There are positive indications that offender behaviour programmes may be effective in reducing reoffending for offenders in the community. For example, Offender Management and Sentencing Analytical Services (OMSAS) conducted an analysis on accredited programmes in the community (Hollis, 2007). It compared actual reoffending rates in 2006 with rates predicted on the basis of 2004 data. The reoffending rate for all offenders who had undertaken interventions was 55 per cent, based on a two-year reconviction rate. Programme completers did statistically significantly better than those who did not start or who dropped out of programmes. The rates were 38 per cent, 61 per cent and 64 per cent respectively. This analysis of management information, however, cannot determine whether these differences result from programme impact.

1 The rate is the proportion of offenders who reoffend at least once during the one-year follow-up period. For adults, this offence must result in a conviction at court to be included as a further offence. This yes/no reoffending rate is presented as a percentage of the total number of offenders in the cohort.

Asked by

To ask Her Majesty's Government what reduction in crime has been achieved by the participation of prisoners in offender behaviour programmes in prisons. [HL864]

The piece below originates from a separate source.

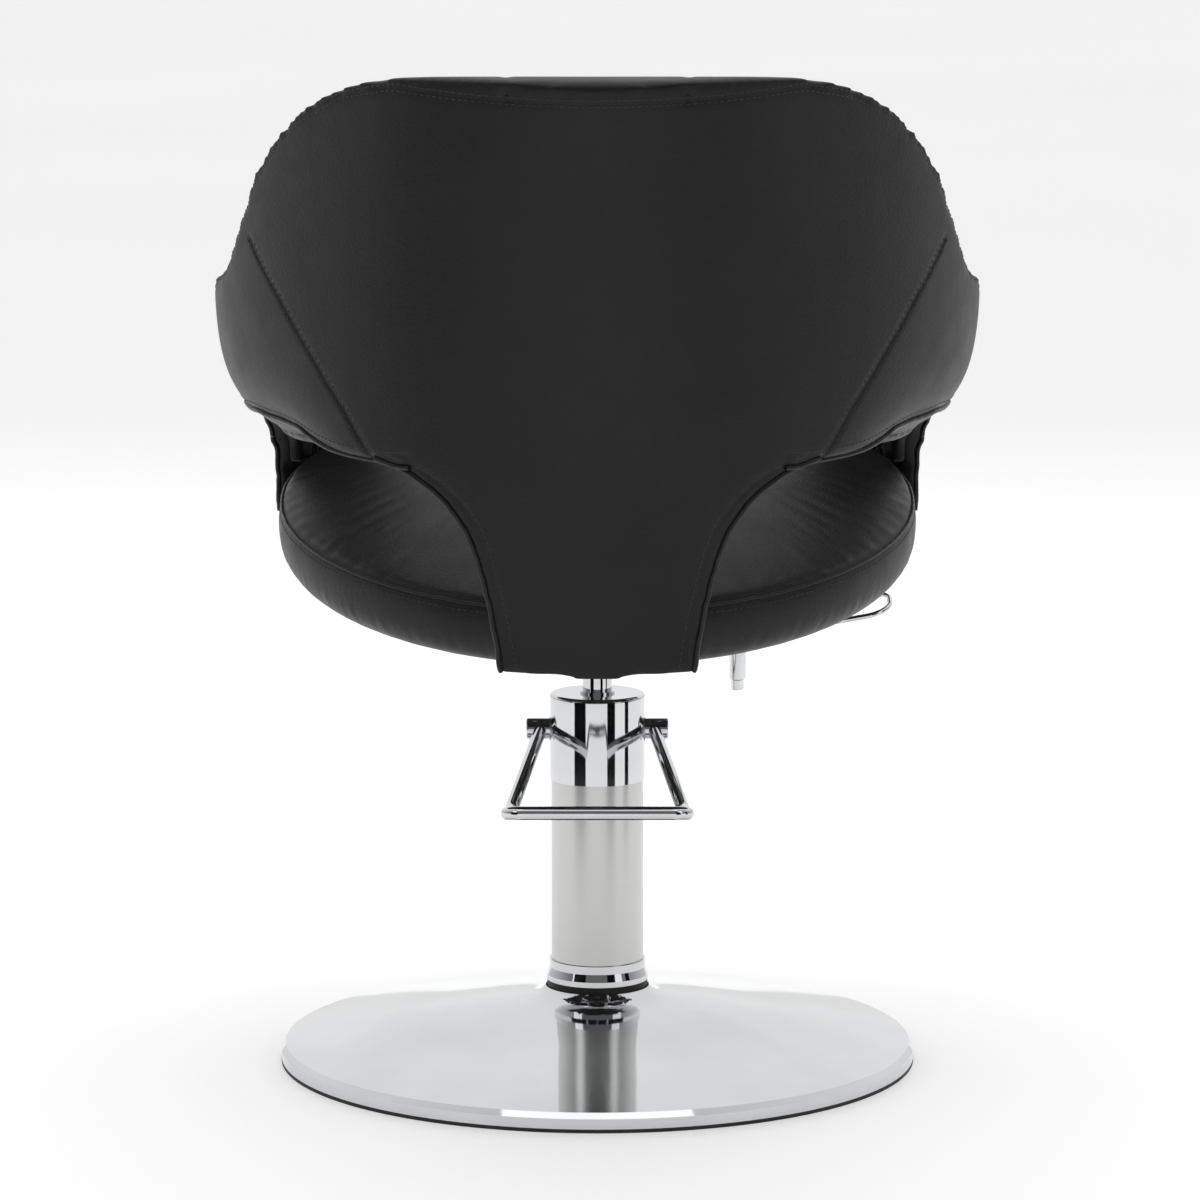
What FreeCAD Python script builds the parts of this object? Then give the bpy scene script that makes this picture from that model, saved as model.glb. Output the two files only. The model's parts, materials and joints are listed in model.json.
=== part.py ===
"""Styling chair: hydraulic pump on a round chrome base, tilting round seat, barrel back with arms.

Frame: +Z up, origin on the floor at the centre of the base. The chair faces -Y, and the foot pedal
is behind it at +Y. The seat, the back and the arms are drawn level in a seat frame, whose origin is
the centre of the seat's top seam, and are then tilted back about the X axis. Millimetres throughout.
"""
import FreeCAD
import Part
import math
import os

from FreeCAD import Vector as V

# ---------------------------------------------------------------- driving dimensions
BASE_D = 600.0            # round floor plate
RIM_H = 3.5               # rubber ring under the base edge
LIP_H = 9.5               # upright chrome lip above the rubber ring
COVER_T = 1.5             # pressed chrome cover of the base
NECK_H = 70.0             # height of the cover's neck round the column
NECK_R = 49.0             # radius of the neck
PLATE_T = 8.0             # steel base plate under the cover
COLUMN_D = 87.0           # brushed sleeve
COLUMN_T = 2.0
COLUMN_TOP = 269.0        # where the head cover begins
FOOT_RING_H = 19.5        # flared chrome ring at the sleeve's foot
FOOT_RING_D = 96.0
GAP_RING_H = 6.5          # black sealing band under the foot ring
HEAD_D = 90.0             # chrome head cover of the pump
HEAD_H = 82.0
HEAD_T = 2.0
RAM_D = 28.0
RAM_OUT = 23.0            # bare length of the ram below the housing hub when fully down
LIFT_TRAVEL = 130.0
CYL_BORE = 52.0
CYL_WALL = 6.0
AXLE_DROP = 34.5          # pedal axle below the top of the head cover
PEDAL_AXLE_D = 20.0
PEDAL_AXLE_L = 134.0
PEDAL_ROD_D = 12.5
PEDAL_REACH = 249.0       # from the axle back to the cross bar
PEDAL_HALF = 82.0         # centre line of the cross bar's corner from the middle
PEDAL_DROP = 32.5         # cross bar below the axle
TILT_DEG = 12.0           # seat tilted back at rest
SEAT_Z = 539.0            # centre of the seat's top seam above the floor
SEAT_R = 300.0            # widest radius of the seat
SEAT_SEAM_R = 297.0
SEAT_DEPTH = 68.0         # from the top seam down to the underside
SEAT_CROWN = 46.0         # how far the middle of the cushion stands above the seam
SEAT_CORNER = 38.0        # rounding of the lower edge
COVER_SKIN = 2.0          # upholstery leather with its foam backing
BOARD_T = 12.0
BOARD_R = 250.0
CLOTH_T = 1.0             # dust cloth under the board
SHELL_GAP = 9.0           # between the seat's side and the moulded shell
CORE_T = 10.0             # moulded plywood shell
OUTER_PAD = 7.0           # padding and leather on the outside of the shell
INNER_PAD = 40.0          # cushions on the inside of the back and the arms
ARM_HALF = 352.0          # outside of the arms from the middle
BACK_TOP = 505.0          # top of the back above the seam plane
BACK_LEAN = 72.0          # how much further back the top of the back is than its foot
PANEL_HALF = 78.0         # half width of the middle cushion of the back
ARM_FRONT = 205.0         # front end of the arms ahead of the middle
LEG_W = 96.0              # width of the arm's front leg, seen from the side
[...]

Reoffending is measured as a rate1, rather than in terms of numbers of offences or offenders.

There is considerable international evidence (Wilson et al, 2005; Washington State Institute for Public Policy, 2006), to support the effectiveness of cognitive behavioural programmes in reducing reoffending. However, UK research examining the effectiveness of programmes in prisons has produced mixed results (Friendship et al, 2002; Falshaw et al, 2003; Cann et al, 2003).

A recent prison-based study showed that the one-year reconviction rate for both adult men and young offenders who had completed enhanced thinking skills (ETS) and reasoning and rehabilitation (R&R) interventions in prison represented a positive 2.5 percentage points difference in reconviction for adult male completers (17.0 per cent vs. 19.5 per cent) and a 4.1 percentage point difference for young offender completers (31.4 per cent vs. 35.5 per cent) compared to matched comparison groups. There was no difference in reconviction rates between programme starters and comparison groups. See tables 3 and 4 at www.homeoffice.gov.uk/rds/pdfs2/r226.pdf.

A study of female participants of ETS and R&R (Cann, 2006) found no statistically significant differences in one- and two-year rates between offenders and a matched comparison group. See www.homeoffice.gov.uk/rds/pdfs06/r276.pdf.

The most robust evaluation of the sex offender treatment programme (SOTP) in England and Wales (Friendship et al, 2003) examined the impact of the prison-based programme. This compared two-year reconviction rates for prisoners who participated in the programme with those who did not. Findings indicated that the SOTP had an impact on reconvictions for sexual and/or violent offences (as a combined measure).

1 The rate is the proportion of offenders who reoffend at least once during the one-year follow-up period. For adults, this offence must result in a conviction at court to be included as a further offence. This yes/no reoffending rate is presented as a percentage of the total number of offenders in the cohort.